Estimating local cost parameters for global query optimization in a multidatabase system

To meet users' growing needs for accessing pre-existing heterogeneous databases, a multidatabase system (MDBS) integrating multiple databases has attracted many researchers recently. A key feature of an MDBS is local autonomy. For a query retrieving data from multiple databases, global query optimization should be performed to achieve good system performance. There are a number of new challenges for global query optimization in an MDBS. Among them, a major one is that some local optimization information, such as local cost parameters, may not be available at the global level because of local autonomy. It creates difficulties for finding a good decomposition of a global query during query optimization. To tackle this challenge, a new query sampling method is proposed in this dissertation.

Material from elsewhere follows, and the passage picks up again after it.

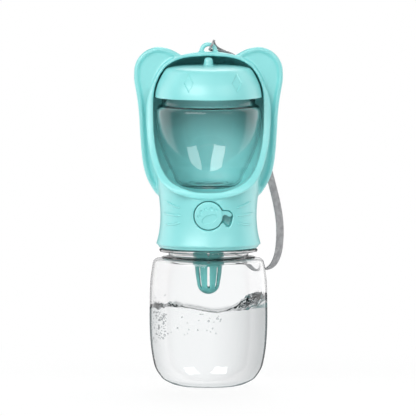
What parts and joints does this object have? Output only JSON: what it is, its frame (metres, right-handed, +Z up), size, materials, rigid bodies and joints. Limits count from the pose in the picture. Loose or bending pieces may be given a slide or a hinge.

The idea is to group component queries into homogeneous classes, draw a sample of queries from each class, and use observed costs of sample queries to derive a cost formula for each class by multiple regression. The derived formulas can be used to estimate the cost of a query during query optimization. The relevant issues, such as classification approaches, membership testing algorithms, sampling procedures, and cost model development, are explored in this dissertation. To verify the feasibility of the method, experiments were conducted on three commercial DBMSs. Experimental results are reported. They demonstrate that the proposed method is quite promising in estimating local cost parameters in an MDBS. Some considerations for implementing the method in an MDBS are given. To further improve the method, some extended and alternative approaches, such as plan-explain-based approach, adaptive approach, and fuzzy approach, are suggested.